* GIVEN TASK: Your task is to output the entries below word for word.

* RECORDS PROVIDED:
================================
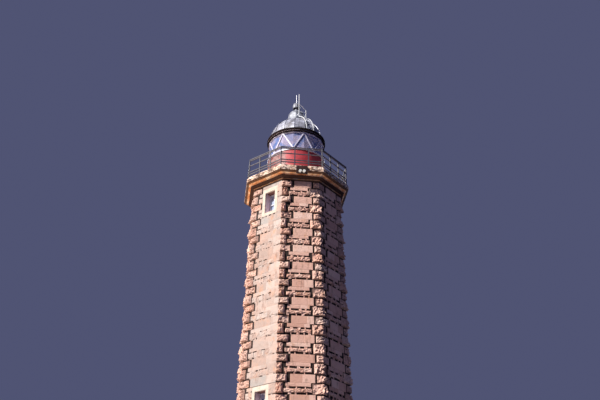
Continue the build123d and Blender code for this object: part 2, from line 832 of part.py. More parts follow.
# Twin lamps low in a shallow housing that hangs on the lip of the gallery deck
lamp_box_middle = deck_top - lamp_box_drop - lamp_box_height / 2
lamp_height = lamp_box_middle - lamp_box_height / 2 + lamp_rise
with BuildPart() as lamp_box:
    with BuildSketch(side_plane(LAMP_SIDE, deck_lip_apothem, lamp_box_middle)):
        RectangleRounded(lamp_box_width, lamp_box_height, lamp_box_corner)
    extrude(amount=lamp_box_depth)
save(lamp_box.part, "lamp_housing")
lamps = []
for shift in (-1, 1):
    with BuildPart() as lamp:
        with BuildSketch(side_plane(LAMP_SIDE, deck_lip_apothem + lamp_box_depth, lamp_height)):
            with Locations((shift * lamp_spacing / 2, 0)):
                Circle(lamp_radius)
        extrude(amount=lamp_length)
    lamps.append(lamp.part)
save(Compound(children=lamps), "twin_lamps")
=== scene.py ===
import math
from collections import namedtuple

import bpy
import numpy as np
from mathutils import Matrix, Vector


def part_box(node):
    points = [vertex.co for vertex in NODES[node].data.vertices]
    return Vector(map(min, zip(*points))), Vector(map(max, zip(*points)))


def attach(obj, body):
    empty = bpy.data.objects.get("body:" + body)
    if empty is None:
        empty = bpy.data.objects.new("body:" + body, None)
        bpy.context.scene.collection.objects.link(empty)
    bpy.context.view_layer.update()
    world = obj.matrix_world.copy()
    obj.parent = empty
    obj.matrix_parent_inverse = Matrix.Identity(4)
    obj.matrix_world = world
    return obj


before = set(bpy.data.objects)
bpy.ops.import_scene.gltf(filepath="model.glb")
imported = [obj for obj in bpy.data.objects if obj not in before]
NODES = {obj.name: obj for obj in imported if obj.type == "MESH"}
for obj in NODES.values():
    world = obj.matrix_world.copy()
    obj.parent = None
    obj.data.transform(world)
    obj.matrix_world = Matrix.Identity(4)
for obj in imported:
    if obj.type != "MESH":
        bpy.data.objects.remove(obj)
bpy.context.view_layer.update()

# Sides are counted from the front, which faces -Y, turning towards +X. A corner has the number of
# the side whose right edge it is.
SIDE_NAMES = [
    "front", "front_right", "right", "back_right", "back", "back_left", "left", "front_left",
]
SIDES = len(SIDE_NAMES)
SIDE_TURN = math.radians(360 / SIDES)
HALF_TURN = SIDE_TURN / 2
FRONT, FRONT_RIGHT, BACK = 0, 1, 4

# The sides with windows, whose masonry is smooth and cream
DRESSED_SIDES = (FRONT, BACK)

# Seeds of the stones: those of a side or a corner add its number
FACE_SEED = 11
CORNER_SEED = 31
PLINTH_SEED = 51

# Tolerance for places read from the CAD's vertices
NEAR = 1e-3


def apothem_at(node, height):
    """Furthest reach towards +X of a node's vertices at one height."""
    return max(v.co.x for v in NODES[node].data.vertices if abs(v.co.z - height) < NEAR)


# Sizes read from the frame
SHAFT_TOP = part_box("right_wall")[1].z
FOOT_APOTHEM = apothem_at("right_wall", 0)
TOP_APOTHEM = apothem_at("right_wall", SHAFT_TOP)
PLINTH_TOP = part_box("plinth")[1].z
PLINTH_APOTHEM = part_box("plinth")[1].x
DRUM_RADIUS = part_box("lantern_drum")[1].x

# Height ranges that hold the door and the windows of a side
DOOR_HEIGHTS = (0.0, 5.0)
WINDOW_HEIGHTS = ((5.0, 16.0), (16.0, SHAFT_TOP))

# How far behind the wall's face a vertex still counts as part of an opening's outline
OUTLINE_DEPTH = 0.1

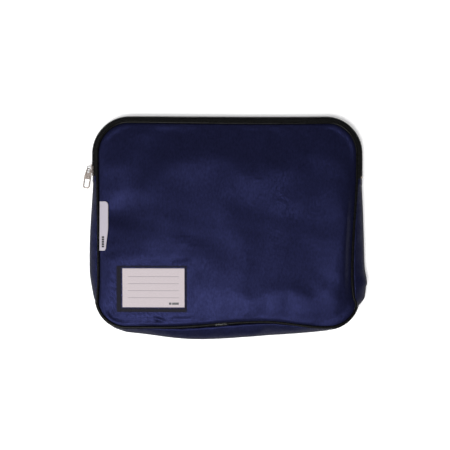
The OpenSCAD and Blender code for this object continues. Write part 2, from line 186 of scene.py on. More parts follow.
================================
* WRITTEN RESPONSE:
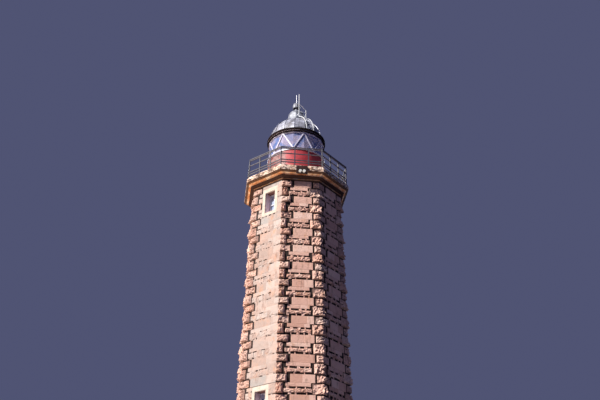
Continue the build123d and Blender code for this object: part 2, from line 832 of part.py. More parts follow.
# Twin lamps low in a shallow housing that hangs on the lip of the gallery deck
lamp_box_middle = deck_top - lamp_box_drop - lamp_box_height / 2
lamp_height = lamp_box_middle - lamp_box_height / 2 + lamp_rise
with BuildPart() as lamp_box:
    with BuildSketch(side_plane(LAMP_SIDE, deck_lip_apothem, lamp_box_middle)):
        RectangleRounded(lamp_box_width, lamp_box_height, lamp_box_corner)
    extrude(amount=lamp_box_depth)
save(lamp_box.part, "lamp_housing")
lamps = []
for shift in (-1, 1):
    with BuildPart() as lamp:
        with BuildSketch(side_plane(LAMP_SIDE, deck_lip_apothem + lamp_box_depth, lamp_height)):
            with Locations((shift * lamp_spacing / 2, 0)):
                Circle(lamp_radius)
        extrude(amount=lamp_length)
    lamps.append(lamp.part)
save(Compound(children=lamps), "twin_lamps")
=== scene.py ===
import math
from collections import namedtuple

import bpy
import numpy as np
from mathutils import Matrix, Vector


def part_box(node):
    points = [vertex.co for vertex in NODES[node].data.vertices]
    return Vector(map(min, zip(*points))), Vector(map(max, zip(*points)))


def attach(obj, body):
    empty = bpy.data.objects.get("body:" + body)
    if empty is None:
        empty = bpy.data.objects.new("body:" + body, None)
        bpy.context.scene.collection.objects.link(empty)
    bpy.context.view_layer.update()
    world = obj.matrix_world.copy()
    obj.parent = empty
    obj.matrix_parent_inverse = Matrix.Identity(4)
    obj.matrix_world = world
    return obj


before = set(bpy.data.objects)
bpy.ops.import_scene.gltf(filepath="model.glb")
imported = [obj for obj in bpy.data.objects if obj not in before]
NODES = {obj.name: obj for obj in imported if obj.type == "MESH"}
for obj in NODES.values():
    world = obj.matrix_world.copy()
    obj.parent = None
    obj.data.transform(world)
    obj.matrix_world = Matrix.Identity(4)
for obj in imported:
    if obj.type != "MESH":
        bpy.data.objects.remove(obj)
bpy.context.view_layer.update()

# Sides are counted from the front, which faces -Y, turning towards +X. A corner has the number of
# the side whose right edge it is.
SIDE_NAMES = [
    "front", "front_right", "right", "back_right", "back", "back_left", "left", "front_left",
]
SIDES = len(SIDE_NAMES)
SIDE_TURN = math.radians(360 / SIDES)
HALF_TURN = SIDE_TURN / 2
FRONT, FRONT_RIGHT, BACK = 0, 1, 4

# The sides with windows, whose masonry is smooth and cream
DRESSED_SIDES = (FRONT, BACK)

# Seeds of the stones: those of a side or a corner add its number
FACE_SEED = 11
CORNER_SEED = 31
PLINTH_SEED = 51

# Tolerance for places read from the CAD's vertices
NEAR = 1e-3


def apothem_at(node, height):
    """Furthest reach towards +X of a node's vertices at one height."""
    return max(v.co.x for v in NODES[node].data.vertices if abs(v.co.z - height) < NEAR)


# Sizes read from the frame
SHAFT_TOP = part_box("right_wall")[1].z
FOOT_APOTHEM = apothem_at("right_wall", 0)
TOP_APOTHEM = apothem_at("right_wall", SHAFT_TOP)
PLINTH_TOP = part_box("plinth")[1].z
PLINTH_APOTHEM = part_box("plinth")[1].x
DRUM_RADIUS = part_box("lantern_drum")[1].x

# Height ranges that hold the door and the windows of a side
DOOR_HEIGHTS = (0.0, 5.0)
WINDOW_HEIGHTS = ((5.0, 16.0), (16.0, SHAFT_TOP))

# How far behind the wall's face a vertex still counts as part of an opening's outline
OUTLINE_DEPTH = 0.1

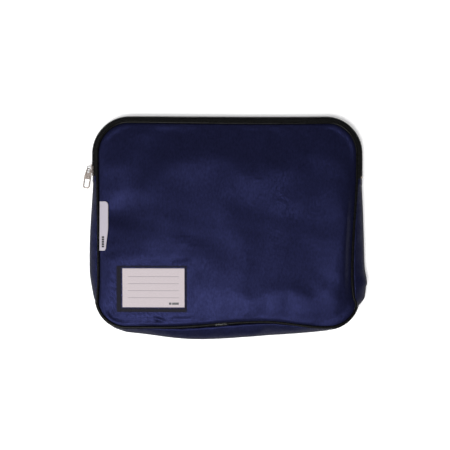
The OpenSCAD and Blender code for this object continues. Write part 2, from line 186 of scene.py on. More parts follow.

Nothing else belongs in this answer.